Executives under pressure as Stress Awareness Day highlights hidden risks

Stress among business leaders is rising fast. National Stress Awareness Day 2025 places a spotlight on how strategic stress management and leadership culture can mitigate risk.


Stress is increasingly becoming a leadership issue. National Stress Awareness Day — marked annually on the first Wednesday of November — returns today under the theme “Optimising Employee Wellbeing through Strategic Stress Management.”

The observance, led by the International Stress Management Association (UK), encourages organisations to address stress proactively through prevention, open communication, and strategic leadership. The theme reflects how mental health has shifted from a personal concern to a core business and governance issue.

Recent figures highlight the scale of the challenge. Work-related stress, depression, or anxiety accounted for 776,000 UK cases in 2023/24, representing 46% of all work-related ill health and 55% of working days lost, according to Mates in Mind. Globally, the World Health Organization (WHO) estimates 12 billion working days are lost each year to depression and anxiety — equivalent to roughly US$1 trillion in lost productivity.

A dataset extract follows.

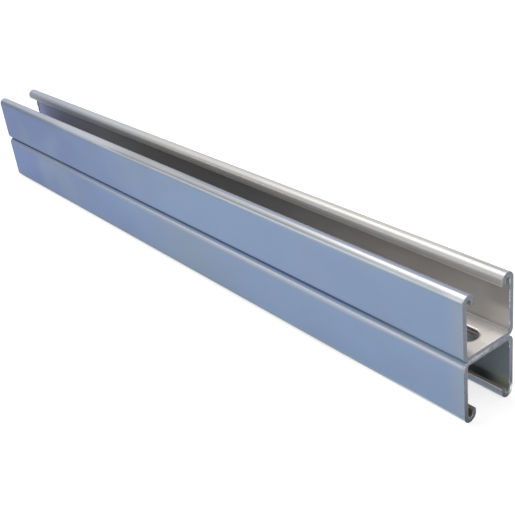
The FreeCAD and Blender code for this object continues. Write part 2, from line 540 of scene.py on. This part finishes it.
LOWER_LIP_PALE = (0.85, 0.87, 0.88, 1.0)
FAR_LIP_BLUE = (0.50, 0.575, 0.70, 1.0)
PAINTED_DARK_BAND = (0.225, 0.230, 0.240, 1.0)
INSIDE_BLUE = (0.175, 0.20, 0.345, 1.0)
INSIDE_GREY = (0.43, 0.435, 0.455, 1.0)
INSIDE_MID_SHADE = (0.36, 0.355, 0.36, 1.0)
INSIDE_WARM = (0.62, 0.60, 0.585, 1.0)
WEB_WARM = (0.96, 0.92, 0.87, 1.0)
LOWER_INSIDE_GREY = (0.80, 0.77, 0.76, 1.0)
LOWER_INSIDE_DARK = (0.24, 0.29, 0.33, 1.0)
LOWER_INSIDE_OLIVE = (0.46, 0.47, 0.38, 1.0)
WELD_TINT = (0.20, 0.17, 0.15, 1.0)
SAWN_STEEL = (0.175, 0.190, 0.225, 1.0)
DRAGGED_STEEL = (0.46, 0.46, 0.47, 1.0)
SHEARED_STEEL = (0.58, 0.53, 0.505, 1.0)
TORN_STEEL = (0.56, 0.51, 0.49, 1.0)
SLIT_STEEL = (0.25, 0.235, 0.22, 1.0)
# white for the painted highlights on edges, rims and curls
PAINTED_HIGHLIGHT = (0.90, 0.90, 0.89, 1.0)


def attribute(tree, name):
    return Field(tree, add(tree, "ShaderNodeAttribute", attribute_name=name).outputs["Fac"])


def noise(tree, place, size_of_patch, detail):
    """A noise from 0 to 1 whose patches are about as large as the size given."""
    feeds = {"Vector": place, "Scale": 1.0 / size_of_patch, "Detail": detail}
    return Field(tree, add(tree, "ShaderNodeTexNoise", feeds).outputs["Fac"])


def ramp(tree, value, low, high):
    """Where a value stands between two others, from 0 to 1, with soft ends."""
    feeds = {"Value": value, "From Min": low, "From Max": high}
    node = add(tree, "ShaderNodeMapRange", feeds, interpolation_type="SMOOTHSTEP")
    return Field(tree, node.outputs["Result"])


def band(tree, value, middle, half_width):
    """1 in the middle of a soft line and 0 from half its width away."""
    return 1.0 - ramp(tree, abs(value - middle), 0.0, half_width)


def mixed(tree, share, first, second):
    node = add(tree, "ShaderNodeMix", data_type="RGBA")
    feed(tree, node.inputs["Factor"], share)
    feed(tree, node.inputs["A"], first)
    feed(tree, node.inputs["B"], second)
    return node.outputs["Result"]


def dimmed(tree, share, colour):
    """A colour multiplied by a share, which may be over 1."""
    node = add(tree, "ShaderNodeMix", data_type="RGBA", clamp_factor=False)
    feed(tree, node.inputs["Factor"], share)
    feed(tree, node.inputs["A"], (0.0, 0.0, 0.0, 1.0))
    feed(tree, node.inputs["B"], colour)
    return node.outputs["Result"]


def new_finish(name):
    """A material and its tree, still empty."""
    material = bpy.data.materials.new(name)
    material.use_nodes = True
    material.node_tree.nodes.clear()
    return material, material.node_tree


class SheetPlace:
    """Where a point of the finish lies on its channel, and how uneven the zinc is there.

    from_middle is in millimetres of sheet, from the middle of the web: its flat runs to 16.2, the bend
    to 23.2, the flange to 55.3, the curl of the lip to 70.2 and the face of the lip to 73.0.
    """

    def __init__(self, tree):
        self.spot = add(tree, "ShaderNodeTexCoord").outputs["Object"]
        self.x, self.y, self.z = parts_of(tree, self.spot)
        self.across = attribute(tree, "across_strip")
        self.from_middle = abs(self.across) * (1.0 / MM)
        self.into_sheet = attribute(tree, "into_sheet")   # 0 at its outer face, 1 at its inner face
        self.face = attribute(tree, "sheet_face")
        self.outside = self.face < INSIDE - 0.5
        self.inside = (self.face > INSIDE - 0.5) * (self.face < INSIDE + 0.5)
        self.below = self.z < WEB_PLANE
        self.near_lip = (self.y < 0.0) * (1.0 - self.below)       # the near side of the upper channel

        # clouds and speckle in the coat, the fine lines of the rolls, and the marks of the saw
        on_strip = vector(tree, self.x * 0.55, self.across, self.face * 0.1)
        self.clouds = noise(tree, on_strip, 0.035, 3.0)
        self.speckle = noise(tree, self.spot, 0.0025, 2.0)
        self.lines = noise(tree, vector(tree, self.x * 6.0, self.across * 1600.0, self.face), 1.0, 2.0)
        sawn_along = (self.y * 0.5 + self.z) * 900.0
        sawn_over = (self.y - self.z * 0.5) * 40.0
        self.sawing = noise(tree, vector(tree, self.x, sawn_along, sawn_over), 1.0, 2.0)

        # how far the nearest weld and slot are, where each whole pitch is the middle of a slot
        pitches = (self.x - LEFT_SLOT_X) / SLOT_PITCH
        along = (pitches - pitches.math("FLOOR") - 0.5) * SLOT_PITCH
        self.from_weld = (along * along + self.y * self.y).math("SQRT")
        along = abs(pitches - pitches.math("ROUND")) * SLOT_PITCH
        along = (along - (SLOT_LENGTH - SLOT_WIDTH) / 2.0).math("MAXIMUM", 0.0)
        self.from_slot = (along * along + self.y * self.y).math("SQRT") - SLOT_WIDTH / 2.0
        self.on_web = self.from_middle < 14.0
        # a painted highlight on the rim round each slot
        self.slot_rim_highlight = (1.0 - ramp(tree, self.from_slot, 0.4 * MM, 1.1 * MM)) * self.on_web

        # painted highlights on less metallic zinc: a bright line along the edges of the lips, and the backs
        # of the webs, which show as a light line between the webs in each slot
        lip_edge = ramp(tree, self.from_middle, 72.2, 72.5)
        self.painted_edge_highlight = lip_edge.math("MAXIMUM", self.on_web * self.outside)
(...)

Executives themselves are among those most exposed. A CIPHR survey found that 98% of senior managers in the UK reported at least one aspect of their work as stressful, while 83% cited three or more work-related stressors. Separate research this year showed that 67% of executives reported higher stress levels than in 2024, with only 10% seeing any decline. Korn Ferry’s latest global leadership outlook found that nearly six in ten senior executives expect to move roles within three years, citing burnout and work-life imbalance as key drivers.

Ewing believes leadership culture plays a decisive role in managing stress effectively. He says that creating an open communication culture is vital, adding that acknowledging stress “helps lighten the emotional burden, promotes healthier coping mechanisms, and encourages others to share their own stress.” Leaders, he adds, should learn to recognise the early signs of burnout — physical symptoms such as poor sleep, emotional changes such as irritability, and behavioural symptoms such as withdrawal — before stress becomes chronic.

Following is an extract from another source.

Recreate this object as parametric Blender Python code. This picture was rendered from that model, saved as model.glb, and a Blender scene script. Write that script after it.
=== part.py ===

He also recommends reclaiming a sense of control by sharing decisions and seeking perspective when feeling stuck. “Burnout happens when you feel out of control with no choices available to change things,” he said. “There are always choices, and sharing decisions when you feel stuck can help you regain perspective.”

Ewing advises senior leaders to take deliberate time away from technology, set realistic priorities, and avoid what he calls “superhero syndrome” — the tendency to handle everything alone. Delegating decisions, he said, builds confidence in teams and reduces personal overload. Finally, he stresses the importance of celebrating achievements: “High expectations in fast-paced roles can make milestones feel routine. Taking time to celebrate work goals, projects completed, and deals closed improves job satisfaction and reinforces that hard work is valued.”

As today’s awareness day reminds the corporate world, stress is a performance and governance risk as much as a personal one. Addressing it strategically can help protect both leaders and the enterprises they guide.